Peak Workers = Total Users × 0.50 (DAU rate) × 0.70 (peak concurrency) = 0.35 × N

Variable	Value	Rationale
DAU Rate	50%	Half of registered users are active on any given trading day
Peak Concurrency	70%	Of daily actives, 70% are online simultaneously during market hours (09:00–10:30 peak)
Peak Workers	0.35 × N	Each concurrent user requires one dedicated worker

Workers per Instance¶

Instance Type	vCPU	RAM	$/hr (SGP)	Workers @ 384 MB soft	Workers @ 64 CPU	Conservative	$/worker/hr
r6i.large	2	16 GB	$0.152	42	32	30	$0.00507
r6i.xlarge	4	32 GB	$0.304	85	64	60	$0.00507
r6i.2xlarge	8	64 GB	$0.608	170	128	120	$0.00507
r6i.4xlarge	16	128 GB	$1.216	340	256	240	$0.00507
r6i.8xlarge	32	256 GB	$2.432	680	512	480	$0.00507

Conservative Targets

The "conservative" column accounts for OS overhead (~512 MB), ECS agent memory, and headroom for memory spikes during broker API calls. Production targets are set 25–30% below the theoretical maximum.

Cost per worker is identical across all sizes

r6i pricing is perfectly linear — doubling the instance size doubles the price. The advantage of larger instances is operational: fewer instances to manage, fewer ECS agents, fewer maintenance Lambda iterations, and better headroom for memory spikes.

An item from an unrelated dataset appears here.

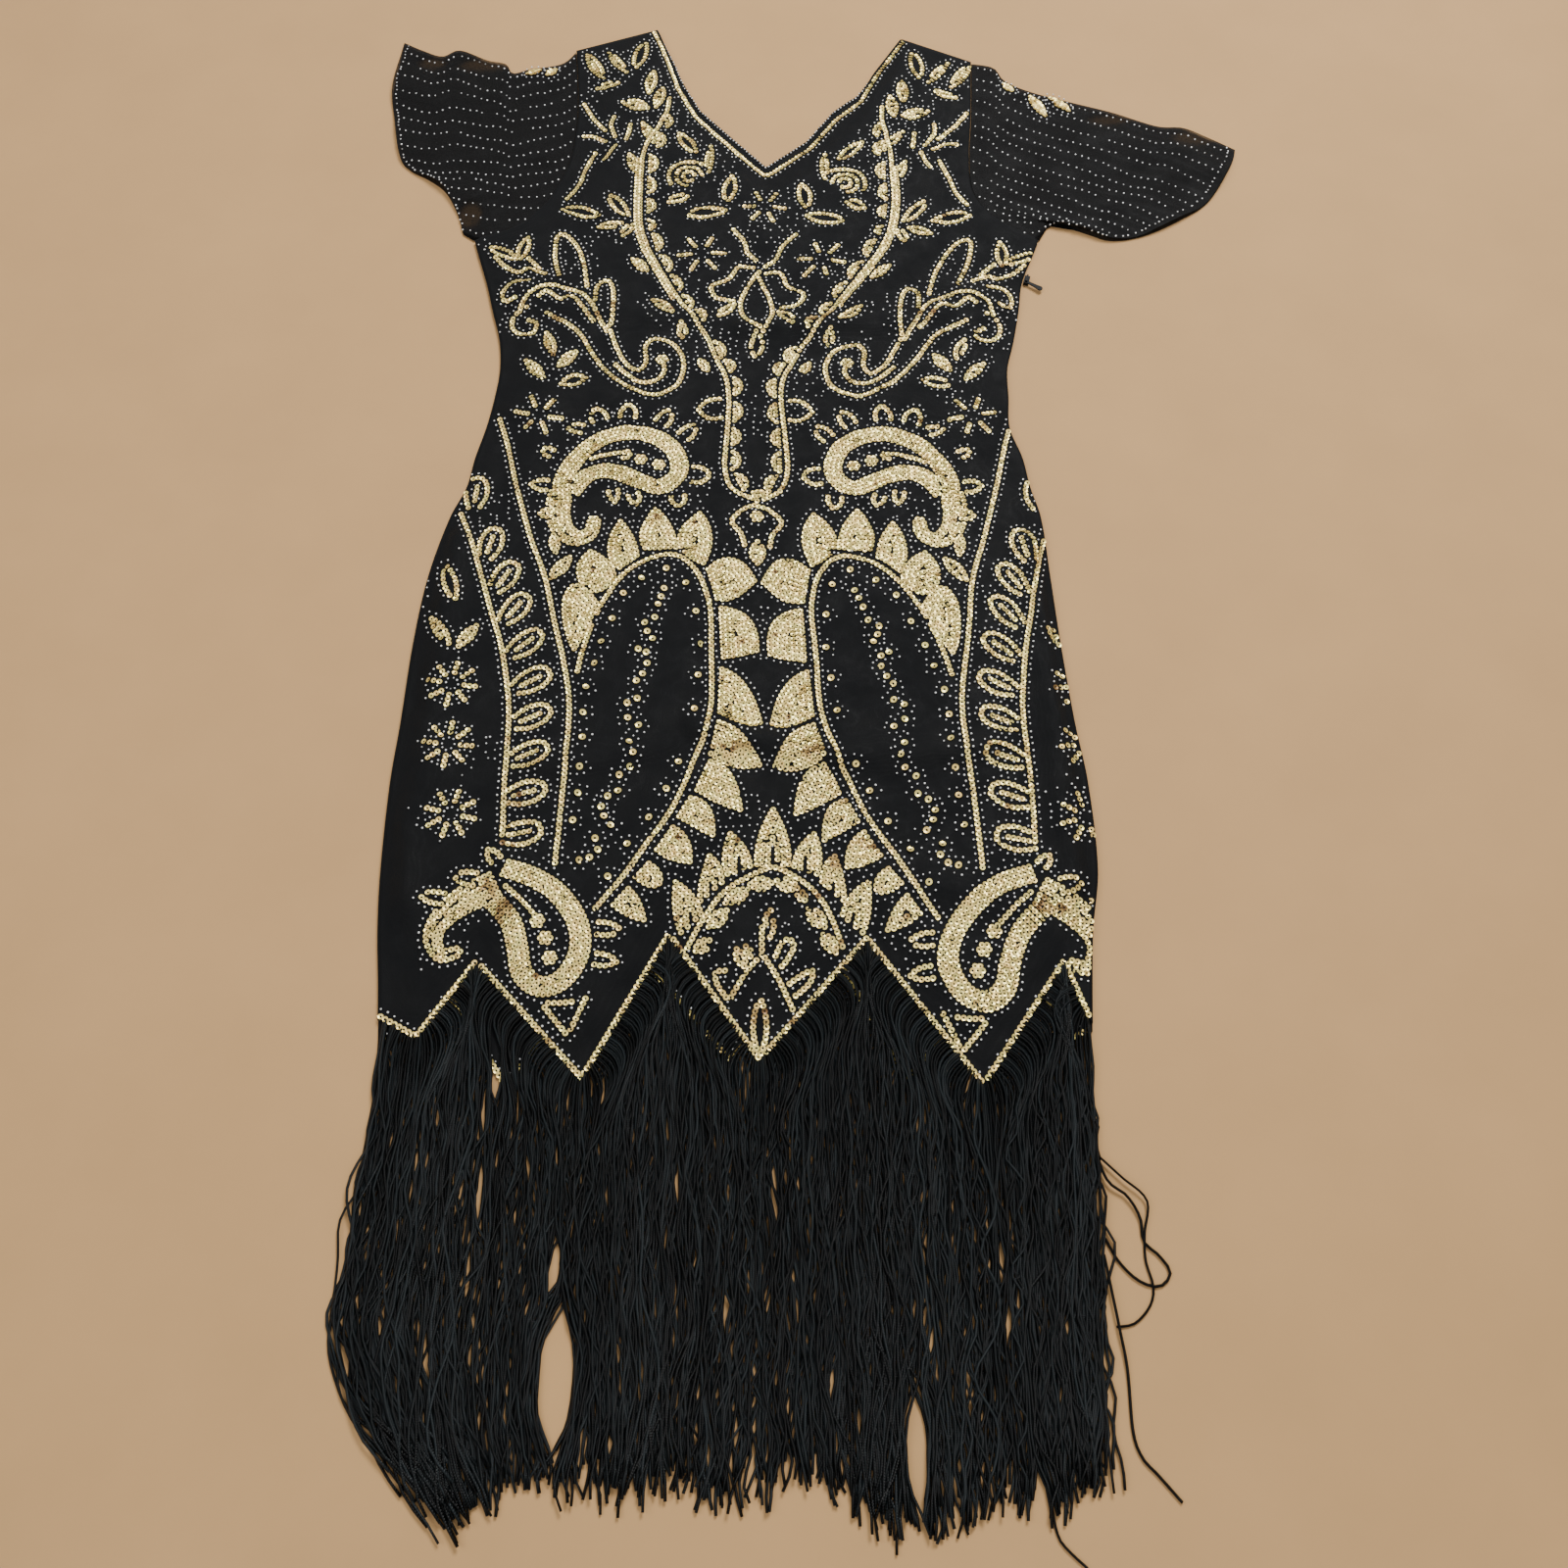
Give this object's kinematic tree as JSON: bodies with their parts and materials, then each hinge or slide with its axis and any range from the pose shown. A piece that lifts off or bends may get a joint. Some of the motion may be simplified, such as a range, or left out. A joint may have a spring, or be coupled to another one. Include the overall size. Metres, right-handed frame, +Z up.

The strategy is to scale up instance sizes as user count grows, keeping the fleet at 15–40 instances regardless of tier.

Tier Table¶

Tier	Peak Workers	Worker EC2	Worker Type	API EC2	API Type	Lambda Concurrency	ElastiCache	RDS
100	35	2	r6i.large	3	m6i.large	50	Valkey Serverless 1 GB	db.t3.large
500	175	6	r6i.large	5	m6i.large	50	Valkey Serverless 1 GB	db.t3.large
1K	350	12	r6i.large	10	m6i.large	100	Valkey 5 GB / 10K ECPU	db.r6g.large Multi-AZ
5K	1,750	15	r6i.2xlarge	20	m6i.xlarge	200	Valkey 5 GB / 50K ECPU	db.r6g.large + read replica
10K	3,500	15	r6i.4xlarge	30	m6i.xlarge	500	Valkey 10 GB / 100K ECPU	db.r6g.xlarge + read replica
50K	17,500	37	r6i.8xlarge	50	m6i.2xlarge	500	Valkey cluster 3 shards	db.r6g.2xlarge + 2 replicas
100K	35,000	73	r6i.8xlarge	50	m6i.2xlarge	500	Valkey cluster 6 shards	db.r6g.4xlarge + 2 replicas

Reading the Table

At the 5K tier: 5,000 users × 0.35 = 1,750 peak workers. Rather than 59 × r6i.large, we scale up to r6i.2xlarge (120 workers each) → ceil(1750/120) = 15 instances. This keeps the fleet small and manageable. Cost per worker is identical ($0.00507/hr) — the savings come from fewer ECS agents and simpler operations. API scales to 20 m6i.xlarge. Lambda concurrency increases to 200. Valkey ECPU lifts to 50K. RDS adds a read replica.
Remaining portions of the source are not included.